SHORT PROBLEM —
All of the records below should be output exactly.

DATA ENTRIES —
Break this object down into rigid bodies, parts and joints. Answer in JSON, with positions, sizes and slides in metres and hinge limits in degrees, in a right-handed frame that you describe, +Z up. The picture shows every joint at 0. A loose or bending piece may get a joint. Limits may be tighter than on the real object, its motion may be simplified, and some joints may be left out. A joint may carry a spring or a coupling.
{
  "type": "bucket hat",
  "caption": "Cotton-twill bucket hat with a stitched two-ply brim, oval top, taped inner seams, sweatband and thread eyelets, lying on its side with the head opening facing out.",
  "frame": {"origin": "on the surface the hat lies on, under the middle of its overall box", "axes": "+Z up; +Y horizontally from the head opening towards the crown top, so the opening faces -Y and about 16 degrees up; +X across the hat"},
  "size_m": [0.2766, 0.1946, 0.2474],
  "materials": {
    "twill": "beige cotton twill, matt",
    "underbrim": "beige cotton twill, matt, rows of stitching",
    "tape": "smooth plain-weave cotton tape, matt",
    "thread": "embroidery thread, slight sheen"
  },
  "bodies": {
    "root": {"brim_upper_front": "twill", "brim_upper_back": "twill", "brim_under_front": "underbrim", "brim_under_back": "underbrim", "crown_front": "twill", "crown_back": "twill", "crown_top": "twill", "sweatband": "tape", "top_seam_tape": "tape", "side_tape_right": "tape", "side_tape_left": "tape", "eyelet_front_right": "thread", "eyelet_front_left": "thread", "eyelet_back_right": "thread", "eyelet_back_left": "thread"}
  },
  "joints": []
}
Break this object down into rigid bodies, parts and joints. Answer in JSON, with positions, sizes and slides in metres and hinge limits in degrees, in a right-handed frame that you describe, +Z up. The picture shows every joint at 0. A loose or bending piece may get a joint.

RESULT OF THIS TASK —
Break this object down into rigid bodies, parts and joints. Answer in JSON, with positions, sizes and slides in metres and hinge limits in degrees, in a right-handed frame that you describe, +Z up. The picture shows every joint at 0. A loose or bending piece may get a joint. Limits may be tighter than on the real object, its motion may be simplified, and some joints may be left out. A joint may carry a spring or a coupling.
{
  "type": "bucket hat",
  "caption": "Cotton-twill bucket hat with a stitched two-ply brim, oval top, taped inner seams, sweatband and thread eyelets, lying on its side with the head opening facing out.",
  "frame": {"origin": "on the surface the hat lies on, under the middle of its overall box", "axes": "+Z up; +Y horizontally from the head opening towards the crown top, so the opening faces -Y and about 16 degrees up; +X across the hat"},
  "size_m": [0.2766, 0.1946, 0.2474],
  "materials": {
    "twill": "beige cotton twill, matt",
    "underbrim": "beige cotton twill, matt, rows of stitching",
    "tape": "smooth plain-weave cotton tape, matt",
    "thread": "embroidery thread, slight sheen"
  },
  "bodies": {
    "root": {"brim_upper_front": "twill", "brim_upper_back": "twill", "brim_under_front": "underbrim", "brim_under_back": "underbrim", "crown_front": "twill", "crown_back": "twill", "crown_top": "twill", "sweatband": "tape", "top_seam_tape": "tape", "side_tape_right": "tape", "side_tape_left": "tape", "eyelet_front_right": "thread", "eyelet_front_left": "thread", "eyelet_back_right": "thread", "eyelet_back_left": "thread"}
  },
  "joints": []
}
Break this object down into rigid bodies, parts and joints. Answer in JSON, with positions, sizes and slides in metres and hinge limits in degrees, in a right-handed frame that you describe, +Z up. The picture shows every joint at 0. A loose or bending piece may get a joint.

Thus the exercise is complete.